Seven years ago when Hurricane Katrina swept through the Gulf Coast and the levees broke in New Orleans, cameras captured the chaos, crime, flooded homes and death. Who can forget the images of the trashed Superdome with its damaged roof, the abandoned and boarded up homes with cryptic writings on the exterior, or people stranded on rooftops pleading for help with homemade signs. Boats transported exhausted people to public shelters and an uncertain future.
I followed the news daily after Katrina and read about the political bickering over responsibilities. I remember a news report featuring a journalist cruising on a boat down a residential street somewhere in New Orleans, probably the Lower 9th Ward, videotaping abandonded dogs on a front porch. It seemed every living creature in that city was suffering and it was horrifying to watch.
Despite the confusion and lack of resources, thousands of pets were rescued by various organizations and volunteers. Many animals were sent to other states for care, some pets were fostered by other families, and people worked hard to create databases to help unite pets with their owners.

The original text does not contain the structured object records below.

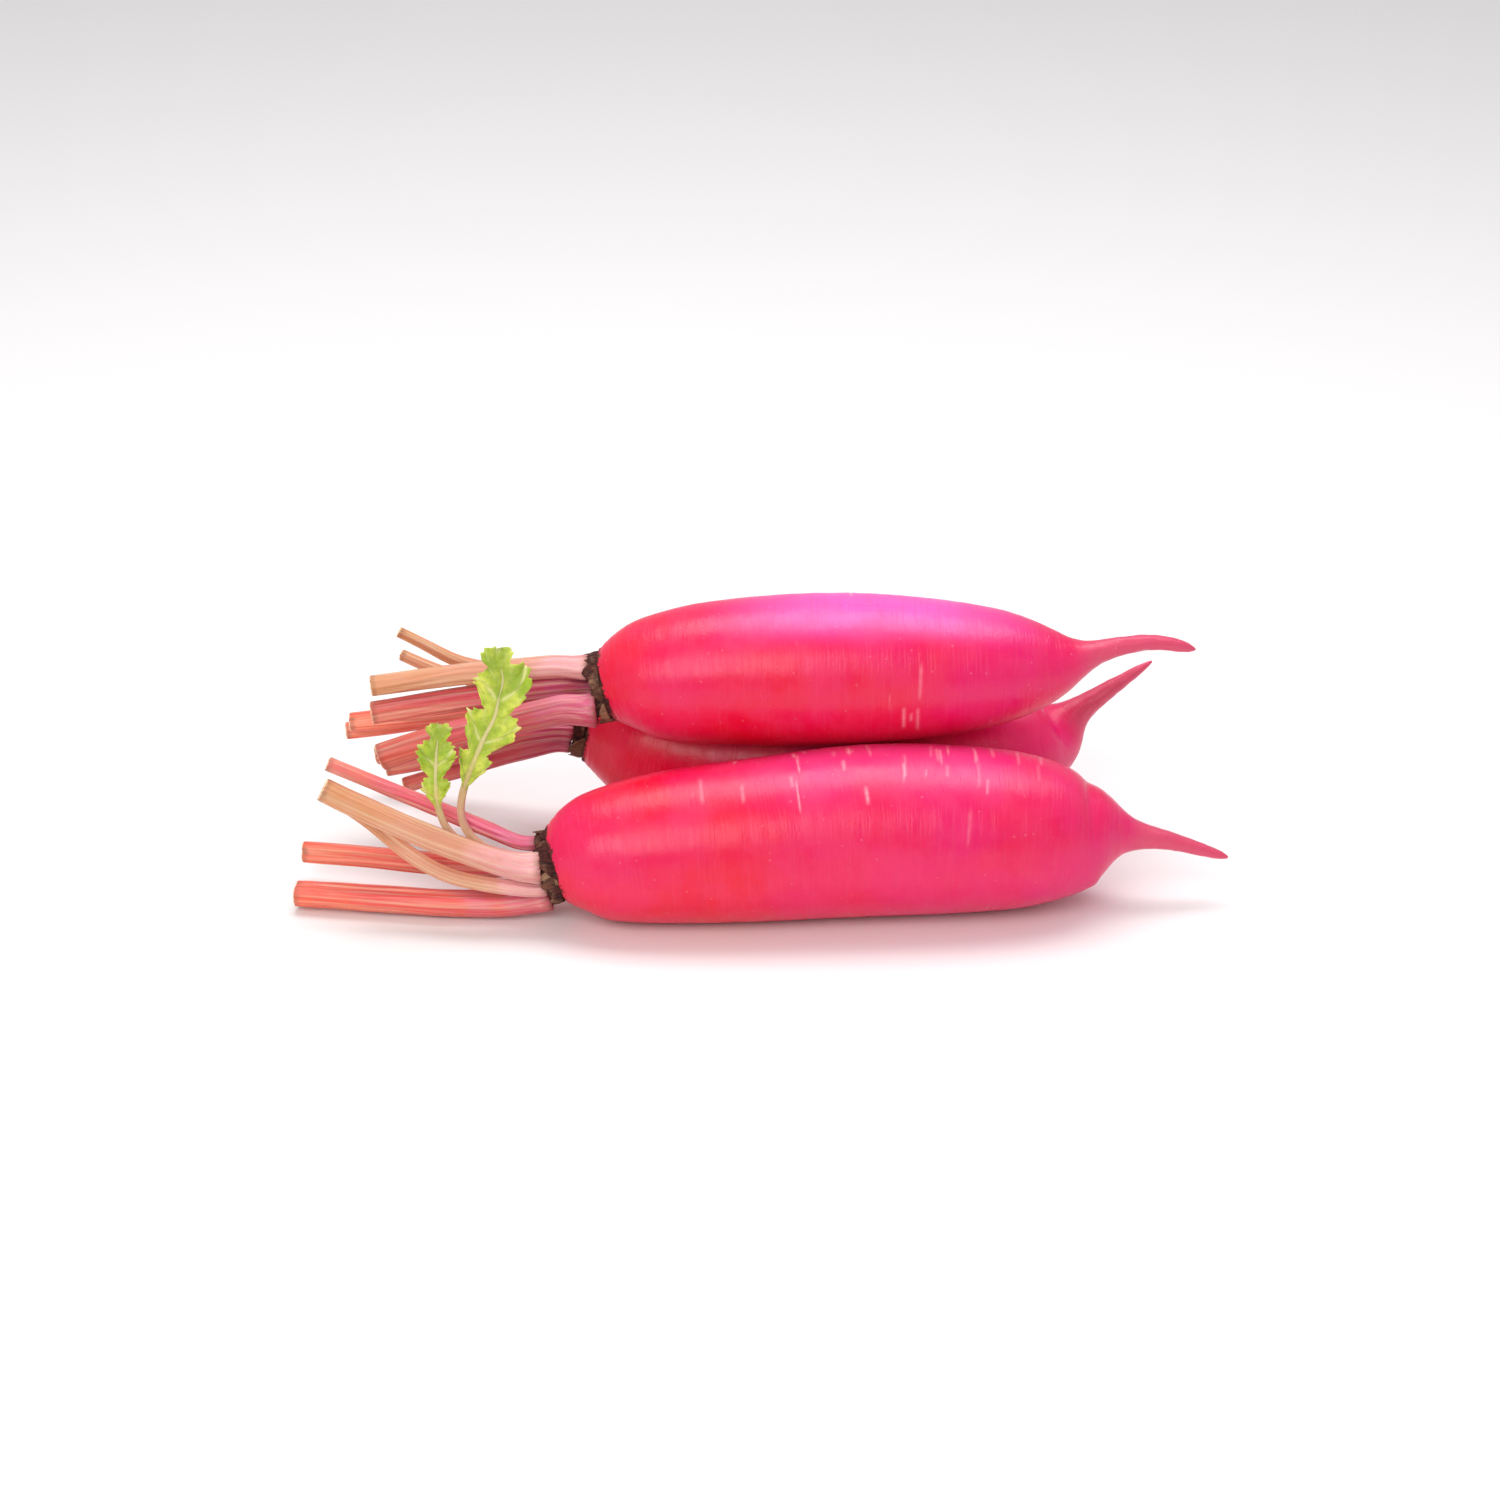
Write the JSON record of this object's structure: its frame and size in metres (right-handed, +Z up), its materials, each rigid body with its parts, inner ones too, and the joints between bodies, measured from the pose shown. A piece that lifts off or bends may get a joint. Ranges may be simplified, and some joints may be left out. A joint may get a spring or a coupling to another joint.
{
  "type": "bunch of radishes",
  "caption": "Small pile of long pink-red radishes lying flat, with crowns, thin tails, leaf stalks cut short and a few young leaves",
  "frame": {"origin": "centre of the bounding box on the surface that the bunch lies on (z = 0 at the roots' flat feet)", "axes": "+X along the roots from the crowns and stalks to the tails, +Y from the front root to the back root, +Z up"},
  "size_m": [0.2972, 0.1166, 0.094],
  "materials": {
    "root_skin": "satin waxy crimson to magenta skin, with brown corky crowns",
    "stalk_coral": "smooth moist coral leaf stalk",
    "stalk_rose": "smooth moist rose leaf stalk",
    "stalk_tan": "smooth pale tan leaf stalk",
    "leaf_green": "soft matt young yellow-green leaf"
  },
  "bodies": {
    "root": {"root_front": "root_skin", "root_back": "root_skin", "root_top": "root_skin", "front_stalk_top": "stalk_rose", "front_stalk_near": "stalk_tan", "front_stalk_inner": "stalk_tan", "front_stalk_low": "stalk_coral", "front_stalk_far": "stalk_coral", "back_stalk_low": "stalk_rose", "back_stalk_near": "stalk_rose", "back_stalk_top": "stalk_coral", "back_stalk_high": "stalk_tan", "back_stalk_far": "stalk_rose", "top_stalk_upper": "stalk_tan", "top_stalk_near": "stalk_rose", "top_stalk_middle": "stalk_rose", "top_stalk_high": "stalk_tan", "top_stalk_far": "stalk_coral", "young_leaf_small": "leaf_green", "young_leaf_large": "leaf_green"}
  },
  "joints": []
}
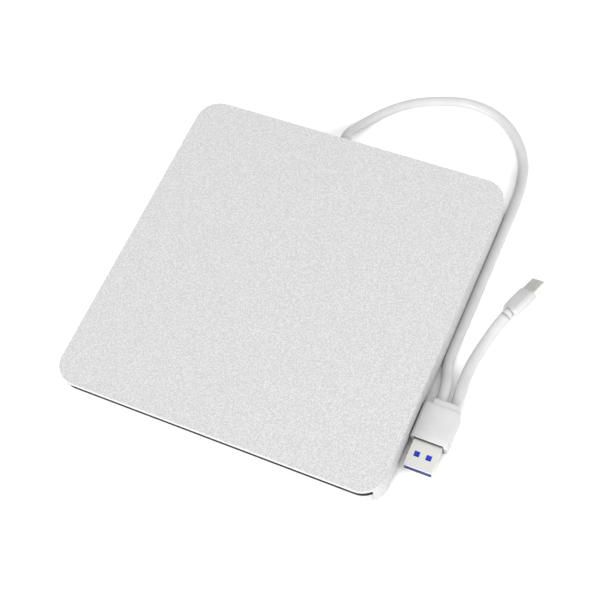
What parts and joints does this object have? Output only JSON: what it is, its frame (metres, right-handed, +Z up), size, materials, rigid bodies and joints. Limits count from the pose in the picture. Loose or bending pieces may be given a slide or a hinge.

What we didn’t hear much about was that some law enforcement personnel drove through the streets and indiscriminately shot dogs to death. This gruesome activity was captured on camera by award-winning photojournalist David Leeson who witnessed it and shares his observations in this documentary. What he saw is sad, disgusting, and will make you angry. Leeson reminds us these events matter because how we treat animals and our environment is indicative of what is happening in our culture and how we treat people. McPhee, on the other hand, doesn’t give us direct answers but questions our role following a disaster. Ultimately, the efficiency and success rate of future rescue operations similar to the pet rescue efforts after Katrina will prove whether or not we’ve learned from previous mistakes.